Jason Gertzen, a columnist for the Kansas City Star, recently included quotes from Insoo Hyun in a column on stem cells. Insoo has provided material for geneforum from time to time, and I was happy to see his name in press again. Hyun is still at Case Western Reserve University and is an active participant in the International Society for Stem Cell Research. As a bioethicist, he has written about some of the difficulties of doing embryonic stem cell research, including the problems of acquiring donor eggs.
The article references work by a group at Harvard, following efforts to obtain embryonic stem cells without taking them from a developing blastocyst:
Kevin Eggan, a Harvard University scientist supported by millions of dollars from the Stowers Medical Institute, reported ... success with a technique that eventually could be important in producing stem-cell therapies. Eggan utilized fertilized eggs in a way previously thought impossible.
He had hoped to work with unfertilized eggs that women would donate for research. Researchers spent more than $75,000 on advertising over a year and fielded hundreds of calls from women potentially interested, but ultimately were unable to find a donor.
One of the problems was a Massachusetts prohibition against paying donors for eggs used in research. “The procedure is just so lengthy and significantly difficult,” Eggan said. “No one was willing to go through it without some compensation.
These new approaches are intriguing, said Hyun, and need to be pursued if we are to get the full benefits promised by stem cell research. President Bush, earlier this summer, continued his opposition to traditional approaches for producing embryonic stem cells, favoring alternatives he claimed would be successful and would defuse concerns about "killing embryos". Bush's 2001 ban on stem cell research limits government funding to stem cell lines produced a number of years ago, not allowing funding for research with newer--and probably more effective--cell lines.
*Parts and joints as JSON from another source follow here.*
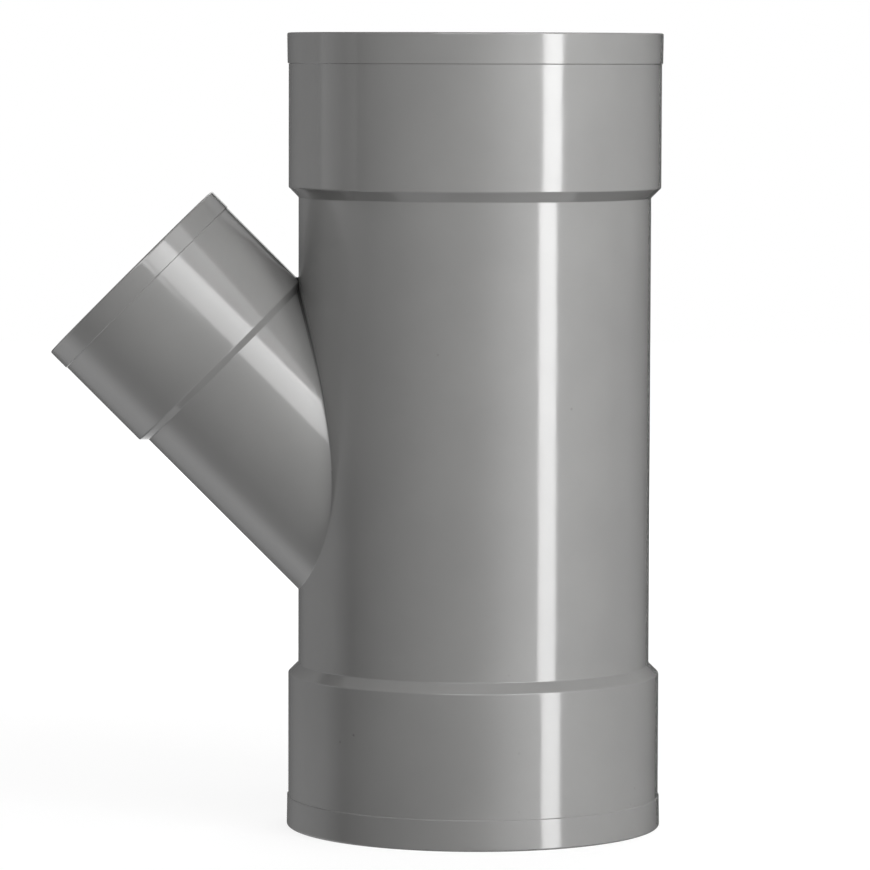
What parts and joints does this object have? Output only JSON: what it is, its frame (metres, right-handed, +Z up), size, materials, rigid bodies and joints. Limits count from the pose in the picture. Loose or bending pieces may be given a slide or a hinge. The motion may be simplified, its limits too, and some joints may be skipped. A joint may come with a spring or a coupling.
{
  "type": "lateral wye fitting",
  "caption": "Lateral wye fitting for drain pipe: a straight round run with a cement socket at each end and a smaller socketed branch that leaves its side at 45 degrees.",
  "frame": {"origin": "centre of the lower socket's mouth, on the run's axis", "axes": "+Z up the run's axis from the lower socket to the upper one; the branch leans out towards -X and up at 45 degrees, in the XZ plane"},
  "size_m": [0.2168, 0.1332, 0.282],
  "materials": {
    "grey_pvc": "smooth moulded rigid PVC in a neutral dusty grey, semi-gloss to glossy"
  },
  "bodies": {
    "root": {"wye_body": "grey_pvc"}
  },
  "joints": []
}
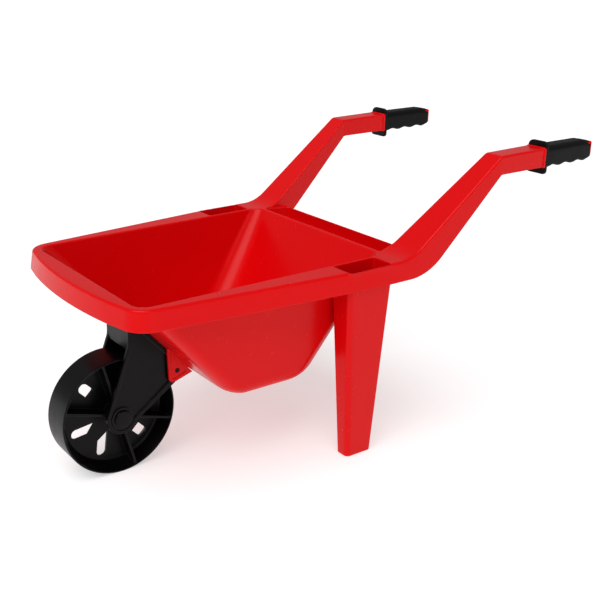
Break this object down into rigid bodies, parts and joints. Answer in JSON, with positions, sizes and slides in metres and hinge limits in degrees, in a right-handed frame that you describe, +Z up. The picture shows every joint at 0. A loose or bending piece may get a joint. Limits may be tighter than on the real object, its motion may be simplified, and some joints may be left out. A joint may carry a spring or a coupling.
{
  "type": "toy wheelbarrow",
  "caption": "Child's plastic sand wheelbarrow: a deep hopper with tapered hollow legs, rising handle arms with sleeved grips, and a spoked wheel in a front fork.",
  "frame": {"origin": "middle of the bounding box, on the ground under the legs and the wheel", "axes": "+X forward from the grips to the wheel, +Y to the barrow's left, +Z up"},
  "size_m": [0.7684, 0.368, 0.397],
  "materials": {
    "red_moulding": "glossy moulded red polypropylene",
    "black_moulding": "satin moulded black polypropylene",
    "wheel": "satin moulded black polypropylene",
    "grips": "soft satin black plastic sleeve",
    "steel": "zinc-plated steel"
  },
  "bodies": {
    "frame": {"tray": "red_moulding", "leg_left": "red_moulding", "leg_right": "red_moulding", "arm_left": "red_moulding", "arm_right": "red_moulding", "bracket_left": "red_moulding", "bracket_right": "red_moulding", "grip_left": "grips", "grip_right": "grips", "fork": "black_moulding", "axle": "steel", "axle_cap_left": "black_moulding", "axle_cap_right": "black_moulding", "bracket_pin_left": "black_moulding", "bracket_pin_right": "black_moulding"},
    "wheel": {"wheel": "wheel"}
  },
  "joints": [
    {"name": "wheel_spin", "type": "hinge", "parent": "frame", "child": "wheel", "pos_m": [0.30423, 0, 0.08], "axis": [0, 1, 0], "continuous": true}
  ]
}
It’s not playing out exactly as the president described, said Insoo Hyun. Barbara Atkinson, executive vice chancellor of the University of Kansas Medical Center, agrees, saying that some might hope for alternative methods for obtaining stem cells, but it’s far too soon to declare one approach as superior. “Whichever way comes up with the first cures is the one that is going to win out,” Atkinson said. “But people really don’t know what is going to work yet.”